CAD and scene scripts

========

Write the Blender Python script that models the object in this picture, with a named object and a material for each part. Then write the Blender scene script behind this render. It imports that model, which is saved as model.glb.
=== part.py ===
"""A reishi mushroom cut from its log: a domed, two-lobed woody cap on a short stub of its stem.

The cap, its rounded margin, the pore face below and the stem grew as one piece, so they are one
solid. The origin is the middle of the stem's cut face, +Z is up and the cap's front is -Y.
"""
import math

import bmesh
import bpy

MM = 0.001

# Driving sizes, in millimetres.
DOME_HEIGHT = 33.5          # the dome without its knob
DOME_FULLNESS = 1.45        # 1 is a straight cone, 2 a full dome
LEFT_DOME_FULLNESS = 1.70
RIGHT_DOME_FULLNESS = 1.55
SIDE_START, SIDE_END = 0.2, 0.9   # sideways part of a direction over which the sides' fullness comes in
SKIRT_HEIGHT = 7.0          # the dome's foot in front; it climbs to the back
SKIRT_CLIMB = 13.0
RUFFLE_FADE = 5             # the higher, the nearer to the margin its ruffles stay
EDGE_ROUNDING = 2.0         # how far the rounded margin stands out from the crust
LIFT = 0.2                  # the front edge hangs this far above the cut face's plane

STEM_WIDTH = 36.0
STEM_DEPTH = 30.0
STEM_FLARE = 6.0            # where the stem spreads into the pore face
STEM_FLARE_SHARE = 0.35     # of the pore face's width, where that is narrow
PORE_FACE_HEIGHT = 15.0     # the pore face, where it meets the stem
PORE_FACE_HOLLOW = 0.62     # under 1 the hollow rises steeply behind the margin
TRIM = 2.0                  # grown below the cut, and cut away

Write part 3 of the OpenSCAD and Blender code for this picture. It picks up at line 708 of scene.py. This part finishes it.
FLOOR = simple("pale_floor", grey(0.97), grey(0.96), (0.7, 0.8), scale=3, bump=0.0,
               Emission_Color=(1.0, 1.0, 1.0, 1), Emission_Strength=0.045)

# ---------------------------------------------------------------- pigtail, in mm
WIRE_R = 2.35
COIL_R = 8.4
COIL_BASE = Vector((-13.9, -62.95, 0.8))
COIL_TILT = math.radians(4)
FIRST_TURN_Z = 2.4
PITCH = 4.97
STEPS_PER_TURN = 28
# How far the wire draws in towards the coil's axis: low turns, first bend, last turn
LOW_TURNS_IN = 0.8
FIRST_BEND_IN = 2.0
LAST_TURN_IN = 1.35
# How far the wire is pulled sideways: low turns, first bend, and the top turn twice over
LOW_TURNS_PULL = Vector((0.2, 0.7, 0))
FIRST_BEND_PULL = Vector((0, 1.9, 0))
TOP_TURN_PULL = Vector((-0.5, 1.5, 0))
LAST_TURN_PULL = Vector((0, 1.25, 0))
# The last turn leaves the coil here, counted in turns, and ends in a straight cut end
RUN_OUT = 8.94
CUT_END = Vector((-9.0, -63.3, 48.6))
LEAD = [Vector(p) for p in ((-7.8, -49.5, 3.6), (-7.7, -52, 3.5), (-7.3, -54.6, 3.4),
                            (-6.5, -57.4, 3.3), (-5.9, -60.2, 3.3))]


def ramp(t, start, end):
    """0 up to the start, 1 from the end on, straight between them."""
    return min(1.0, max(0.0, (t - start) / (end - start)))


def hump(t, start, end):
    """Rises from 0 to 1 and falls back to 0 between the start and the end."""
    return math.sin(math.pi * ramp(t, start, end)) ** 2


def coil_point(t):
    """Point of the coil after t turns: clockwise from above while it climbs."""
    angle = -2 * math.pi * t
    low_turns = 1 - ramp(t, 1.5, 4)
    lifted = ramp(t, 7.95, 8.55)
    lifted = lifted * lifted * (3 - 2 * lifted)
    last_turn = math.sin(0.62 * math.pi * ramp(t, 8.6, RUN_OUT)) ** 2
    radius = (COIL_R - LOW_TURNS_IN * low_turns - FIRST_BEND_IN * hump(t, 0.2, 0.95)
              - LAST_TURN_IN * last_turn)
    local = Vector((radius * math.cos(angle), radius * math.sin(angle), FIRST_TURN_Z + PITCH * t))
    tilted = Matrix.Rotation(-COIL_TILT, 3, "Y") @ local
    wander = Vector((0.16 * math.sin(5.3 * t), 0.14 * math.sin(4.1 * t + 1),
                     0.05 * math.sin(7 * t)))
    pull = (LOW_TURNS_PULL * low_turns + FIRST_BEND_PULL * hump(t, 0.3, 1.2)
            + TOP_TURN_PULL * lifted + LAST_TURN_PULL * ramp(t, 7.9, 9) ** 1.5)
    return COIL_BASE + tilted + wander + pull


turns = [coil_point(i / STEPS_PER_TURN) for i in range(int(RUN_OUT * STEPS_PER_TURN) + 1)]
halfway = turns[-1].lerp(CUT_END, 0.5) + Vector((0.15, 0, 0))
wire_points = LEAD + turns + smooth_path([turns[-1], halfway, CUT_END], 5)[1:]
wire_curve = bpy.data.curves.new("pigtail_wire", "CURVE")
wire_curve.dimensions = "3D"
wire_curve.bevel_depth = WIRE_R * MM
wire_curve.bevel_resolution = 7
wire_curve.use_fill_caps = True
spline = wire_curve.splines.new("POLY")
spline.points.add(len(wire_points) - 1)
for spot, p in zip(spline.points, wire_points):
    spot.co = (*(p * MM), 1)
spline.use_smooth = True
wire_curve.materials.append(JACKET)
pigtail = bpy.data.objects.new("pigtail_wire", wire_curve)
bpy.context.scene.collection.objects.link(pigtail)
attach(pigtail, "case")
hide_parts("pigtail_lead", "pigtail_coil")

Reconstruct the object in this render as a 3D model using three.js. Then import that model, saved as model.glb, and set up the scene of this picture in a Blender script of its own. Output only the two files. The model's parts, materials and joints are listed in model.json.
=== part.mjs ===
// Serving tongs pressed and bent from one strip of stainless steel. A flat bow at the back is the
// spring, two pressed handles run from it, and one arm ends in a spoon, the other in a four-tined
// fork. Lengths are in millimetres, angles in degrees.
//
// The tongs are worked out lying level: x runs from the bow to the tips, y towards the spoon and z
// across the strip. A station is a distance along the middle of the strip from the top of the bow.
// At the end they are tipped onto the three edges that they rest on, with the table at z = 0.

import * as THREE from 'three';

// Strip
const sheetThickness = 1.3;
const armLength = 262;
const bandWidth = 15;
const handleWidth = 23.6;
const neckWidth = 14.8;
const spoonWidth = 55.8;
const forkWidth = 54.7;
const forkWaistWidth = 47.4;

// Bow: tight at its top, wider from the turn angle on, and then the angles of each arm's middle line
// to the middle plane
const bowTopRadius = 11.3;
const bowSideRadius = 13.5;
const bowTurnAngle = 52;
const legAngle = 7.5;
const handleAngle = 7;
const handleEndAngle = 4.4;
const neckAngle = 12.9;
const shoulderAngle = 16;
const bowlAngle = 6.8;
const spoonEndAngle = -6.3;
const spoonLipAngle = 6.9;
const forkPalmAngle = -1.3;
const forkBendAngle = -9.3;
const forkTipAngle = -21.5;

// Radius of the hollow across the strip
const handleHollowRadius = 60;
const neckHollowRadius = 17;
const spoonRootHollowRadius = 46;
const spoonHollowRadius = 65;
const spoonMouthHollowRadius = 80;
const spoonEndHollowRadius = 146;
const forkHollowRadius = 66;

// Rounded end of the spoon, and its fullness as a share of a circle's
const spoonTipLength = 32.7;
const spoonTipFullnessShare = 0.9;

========

Go through the listing and print each line exactly as it appears.

Write the Blender Python script that models the object in this picture, with a named object and a material for each part. Then write the Blender scene script behind this render. It imports that model, which is saved as model.glb.
=== part.py ===
"""A reishi mushroom cut from its log: a domed, two-lobed woody cap on a short stub of its stem.

The cap, its rounded margin, the pore face below and the stem grew as one piece, so they are one
solid. The origin is the middle of the stem's cut face, +Z is up and the cap's front is -Y.
"""
import math

import bmesh
import bpy

MM = 0.001

# Driving sizes, in millimetres.
DOME_HEIGHT = 33.5          # the dome without its knob
DOME_FULLNESS = 1.45        # 1 is a straight cone, 2 a full dome
LEFT_DOME_FULLNESS = 1.70
RIGHT_DOME_FULLNESS = 1.55
SIDE_START, SIDE_END = 0.2, 0.9   # sideways part of a direction over which the sides' fullness comes in
SKIRT_HEIGHT = 7.0          # the dome's foot in front; it climbs to the back
SKIRT_CLIMB = 13.0
RUFFLE_FADE = 5             # the higher, the nearer to the margin its ruffles stay
EDGE_ROUNDING = 2.0         # how far the rounded margin stands out from the crust
LIFT = 0.2                  # the front edge hangs this far above the cut face's plane

STEM_WIDTH = 36.0
STEM_DEPTH = 30.0
STEM_FLARE = 6.0            # where the stem spreads into the pore face
STEM_FLARE_SHARE = 0.35     # of the pore face's width, where that is narrow
PORE_FACE_HEIGHT = 15.0     # the pore face, where it meets the stem
PORE_FACE_HOLLOW = 0.62     # under 1 the hollow rises steeply behind the margin
TRIM = 2.0                  # grown below the cut, and cut away

Write part 3 of the OpenSCAD and Blender code for this picture. It picks up at line 708 of scene.py. This part finishes it.
FLOOR = simple("pale_floor", grey(0.97), grey(0.96), (0.7, 0.8), scale=3, bump=0.0,
               Emission_Color=(1.0, 1.0, 1.0, 1), Emission_Strength=0.045)

# ---------------------------------------------------------------- pigtail, in mm
WIRE_R = 2.35
COIL_R = 8.4
COIL_BASE = Vector((-13.9, -62.95, 0.8))
COIL_TILT = math.radians(4)
FIRST_TURN_Z = 2.4
PITCH = 4.97
STEPS_PER_TURN = 28
# How far the wire draws in towards the coil's axis: low turns, first bend, last turn
LOW_TURNS_IN = 0.8
FIRST_BEND_IN = 2.0
LAST_TURN_IN = 1.35
# How far the wire is pulled sideways: low turns, first bend, and the top turn twice over
LOW_TURNS_PULL = Vector((0.2, 0.7, 0))
FIRST_BEND_PULL = Vector((0, 1.9, 0))
TOP_TURN_PULL = Vector((-0.5, 1.5, 0))
LAST_TURN_PULL = Vector((0, 1.25, 0))
# The last turn leaves the coil here, counted in turns, and ends in a straight cut end
RUN_OUT = 8.94
CUT_END = Vector((-9.0, -63.3, 48.6))
LEAD = [Vector(p) for p in ((-7.8, -49.5, 3.6), (-7.7, -52, 3.5), (-7.3, -54.6, 3.4),
                            (-6.5, -57.4, 3.3), (-5.9, -60.2, 3.3))]


def ramp(t, start, end):
    """0 up to the start, 1 from the end on, straight between them."""
    return min(1.0, max(0.0, (t - start) / (end - start)))


def hump(t, start, end):
    """Rises from 0 to 1 and falls back to 0 between the start and the end."""
    return math.sin(math.pi * ramp(t, start, end)) ** 2


def coil_point(t):
    """Point of the coil after t turns: clockwise from above while it climbs."""
    angle = -2 * math.pi * t
    low_turns = 1 - ramp(t, 1.5, 4)
    lifted = ramp(t, 7.95, 8.55)
    lifted = lifted * lifted * (3 - 2 * lifted)
    last_turn = math.sin(0.62 * math.pi * ramp(t, 8.6, RUN_OUT)) ** 2
    radius = (COIL_R - LOW_TURNS_IN * low_turns - FIRST_BEND_IN * hump(t, 0.2, 0.95)
              - LAST_TURN_IN * last_turn)
    local = Vector((radius * math.cos(angle), radius * math.sin(angle), FIRST_TURN_Z + PITCH * t))
    tilted = Matrix.Rotation(-COIL_TILT, 3, "Y") @ local
    wander = Vector((0.16 * math.sin(5.3 * t), 0.14 * math.sin(4.1 * t + 1),
                     0.05 * math.sin(7 * t)))
    pull = (LOW_TURNS_PULL * low_turns + FIRST_BEND_PULL * hump(t, 0.3, 1.2)
            + TOP_TURN_PULL * lifted + LAST_TURN_PULL * ramp(t, 7.9, 9) ** 1.5)
    return COIL_BASE + tilted + wander + pull


turns = [coil_point(i / STEPS_PER_TURN) for i in range(int(RUN_OUT * STEPS_PER_TURN) + 1)]
halfway = turns[-1].lerp(CUT_END, 0.5) + Vector((0.15, 0, 0))
wire_points = LEAD + turns + smooth_path([turns[-1], halfway, CUT_END], 5)[1:]
wire_curve = bpy.data.curves.new("pigtail_wire", "CURVE")
wire_curve.dimensions = "3D"
wire_curve.bevel_depth = WIRE_R * MM
wire_curve.bevel_resolution = 7
wire_curve.use_fill_caps = True
spline = wire_curve.splines.new("POLY")
spline.points.add(len(wire_points) - 1)
for spot, p in zip(spline.points, wire_points):
    spot.co = (*(p * MM), 1)
spline.use_smooth = True
wire_curve.materials.append(JACKET)
pigtail = bpy.data.objects.new("pigtail_wire", wire_curve)
bpy.context.scene.collection.objects.link(pigtail)
attach(pigtail, "case")
hide_parts("pigtail_lead", "pigtail_coil")

Reconstruct the object in this render as a 3D model using three.js. Then import that model, saved as model.glb, and set up the scene of this picture in a Blender script of its own. Output only the two files. The model's parts, materials and joints are listed in model.json.
=== part.mjs ===
// Serving tongs pressed and bent from one strip of stainless steel. A flat bow at the back is the
// spring, two pressed handles run from it, and one arm ends in a spoon, the other in a four-tined
// fork. Lengths are in millimetres, angles in degrees.
//
// The tongs are worked out lying level: x runs from the bow to the tips, y towards the spoon and z
// across the strip. A station is a distance along the middle of the strip from the top of the bow.
// At the end they are tipped onto the three edges that they rest on, with the table at z = 0.

import * as THREE from 'three';

// Strip
const sheetThickness = 1.3;
const armLength = 262;
const bandWidth = 15;
const handleWidth = 23.6;
const neckWidth = 14.8;
const spoonWidth = 55.8;
const forkWidth = 54.7;
const forkWaistWidth = 47.4;

// Bow: tight at its top, wider from the turn angle on, and then the angles of each arm's middle line
// to the middle plane
const bowTopRadius = 11.3;
const bowSideRadius = 13.5;
const bowTurnAngle = 52;
const legAngle = 7.5;
const handleAngle = 7;
const handleEndAngle = 4.4;
const neckAngle = 12.9;
const shoulderAngle = 16;
const bowlAngle = 6.8;
const spoonEndAngle = -6.3;
const spoonLipAngle = 6.9;
const forkPalmAngle = -1.3;
const forkBendAngle = -9.3;
const forkTipAngle = -21.5;

// Radius of the hollow across the strip
const handleHollowRadius = 60;
const neckHollowRadius = 17;
const spoonRootHollowRadius = 46;
const spoonHollowRadius = 65;
const spoonMouthHollowRadius = 80;
const spoonEndHollowRadius = 146;
const forkHollowRadius = 66;

// Rounded end of the spoon, and its fullness as a share of a circle's
const spoonTipLength = 32.7;
const spoonTipFullnessShare = 0.9;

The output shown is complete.